# Army vs. Navy: Deployments



## DarkskyesLady (21 Jun 2011)

I have tried looking for an answer to this question so I apologize if its a repeat.

What is the difference in deployment times (months and frequency) of Army and Navy?

From what I understood Navy could have upto 6 months deployment but it was usually shorter more frequent deployments with a few weeks at a time home in between or more.

And Army is long lengths of deployment 6+ months at a time, with larger chunks of home time in between?



My boyfriend is currently Navy NAVCOMM (waiting to start his trade training) and wants to switch Army Infantry.
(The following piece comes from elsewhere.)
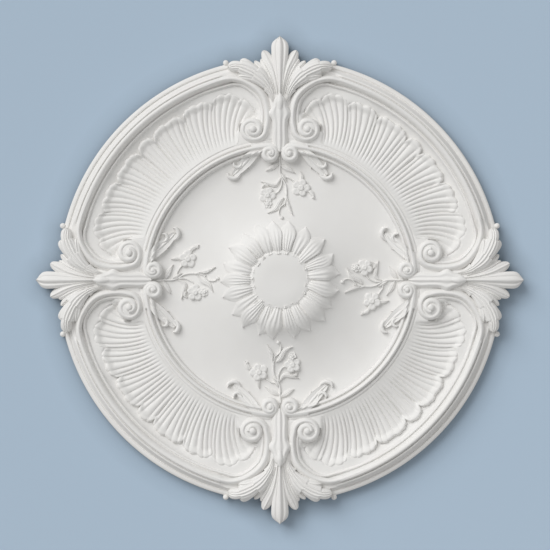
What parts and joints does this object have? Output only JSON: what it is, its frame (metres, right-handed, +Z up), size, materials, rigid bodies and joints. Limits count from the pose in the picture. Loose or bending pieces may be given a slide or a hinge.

I also expect there will be lots of waiting in between with paperwork switching us having to move again and what not on top of him possibly waiting again for trade training. 

Any answers would be helpful, thank you.


----------



## MikeL (21 Jun 2011)

Your boyfriend will have a hard time trying to OT into the Infantry since it is overmanned and trying to get Pte/Cpls out of the trade.

For the Army yes tours are generally 6/7 months, some are longer.  Depends on the unit you are deploying with (ie Battle Groups are usually 6/7 month tours while HQ could be 9-10months).  There will also be training during the year at home which could last a month or more in the field, plus courses and possible taskings, etc.

Also, some Navy Pers have deployed to Afghanistan for 6-10 month tours, so those kind of tours aren't inclusive to the Army.


----------